The maintenance system runs on top of HotMesh's `Virtual.cron`, the same primitive that powers durable recurring workflows throughout the platform.

1. **Registration.** `maintenanceRegistry.register(config)` stores the config in memory. No I/O occurs.
2. **Connection.** `maintenanceRegistry.connect()` calls `Virtual.cron()` with a fixed topic (`lt.maintenance.prune`) and a fixed cron ID (`lt-maintenance-nightly`). HotMesh persists the cron schedule in PostgreSQL, making it durable across restarts. If a cron with that ID already exists, it is replaced.
3. **Execution.** On each tick of the schedule, the cron callback iterates the rules array. For each rule, it translates the rule's fields into the appropriate `dbaService.prune()` parameters and executes the call.
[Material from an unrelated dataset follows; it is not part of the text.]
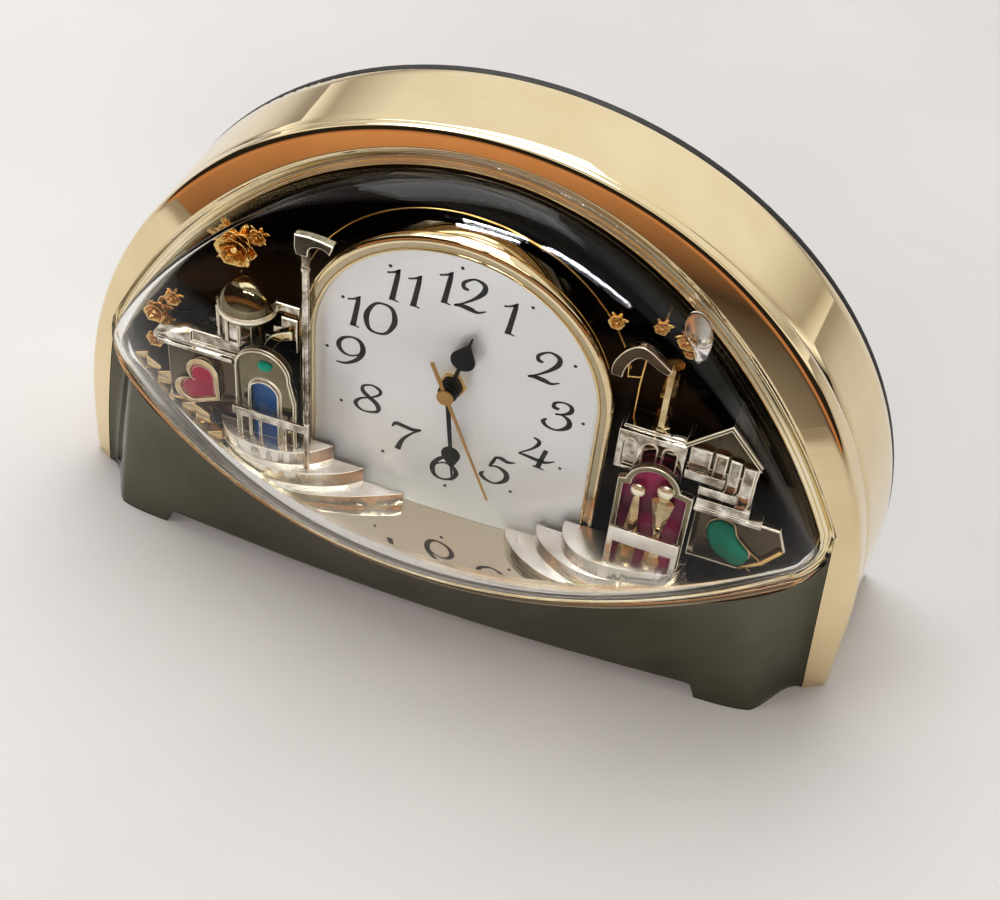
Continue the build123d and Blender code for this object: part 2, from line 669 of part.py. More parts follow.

Rules run sequentially; a failure in one rule is logged and does not prevent subsequent rules from running.
4. **Disconnection.** `maintenanceRegistry.disconnect()` calls `Virtual.interrupt()` with the same topic and cron ID, which cancels the recurring schedule. This is called during graceful shutdown and before reconfiguration via the REST API.

Because the cron is itself a durable workflow, the schedule survives process restarts. If the server goes down at 2 AM and comes back at 2:05 AM, the missed tick executes on reconnection.